Segundo Schechtman, o Brasil é o sexto maior produtor de urânio do mundo, apesar de as reservas brasileiras desse material serem as mesmas há 20 anos. “Não adianta ficar com o urânio embaixo do solo e não fazer nada”, afirmou, acrescentando que apenas 30% do território do país foi explorado para esse fim. “É muito urânio”, resumiu.
O engenheiro classificou como “perigo controlado” a utilização da energia nuclear ao ser questionado sobre os riscos da exploração dessa alternativa. Ele lembrou do elemento químico mercúrio, que, altamente tóxico, está presente nas baterias dos telefones celulares, mas seu destino não é controlado.

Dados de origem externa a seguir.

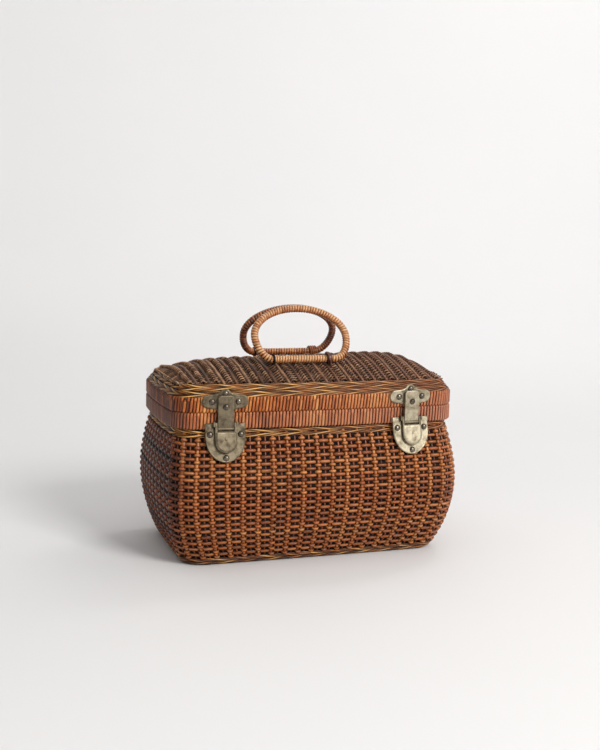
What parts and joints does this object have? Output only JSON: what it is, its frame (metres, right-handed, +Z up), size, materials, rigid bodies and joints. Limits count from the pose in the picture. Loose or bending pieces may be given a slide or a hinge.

Schechtman destacou que o simples fato de alguém jogar uma bateria de telefone celular em um rio, um “perigo descontrolado”, pode fazer com que o mercúrio entre na cadeia alimentar, contaminando o homem.
De acordo com a Comissão Nacional de Energia Nuclear, em 2003, existiam um total de 2.386 instalações radioativas ou nucleares no país, operando cerca de 50 mil fontes radioativas.
Próximos passos
Até ser convertida em lei, a proposição ainda terá de seguir um longo caminho no Legislativo. O relator da proposta na CCJ, Bruno Araújo (PSDB-PE), pretende concluir seu parecer já na próxima semana, segundo sua assessoria. O tucano tende a recomendar a aprovação do texto.
Caso seja aceita pela CCJ, que analisa somente sua constitucionalidade e juridicidade, a PEC será submetida à avaliação de uma comissão especial, a ser criada exclusivamente para analisar seu mérito. Só então, estará pronta para ser votada em plenário. Qualquer mudança na Constituição precisa do apoio de três quintos (308 deputados e 49 senadores) dos integrantes da Câmara e do Senado.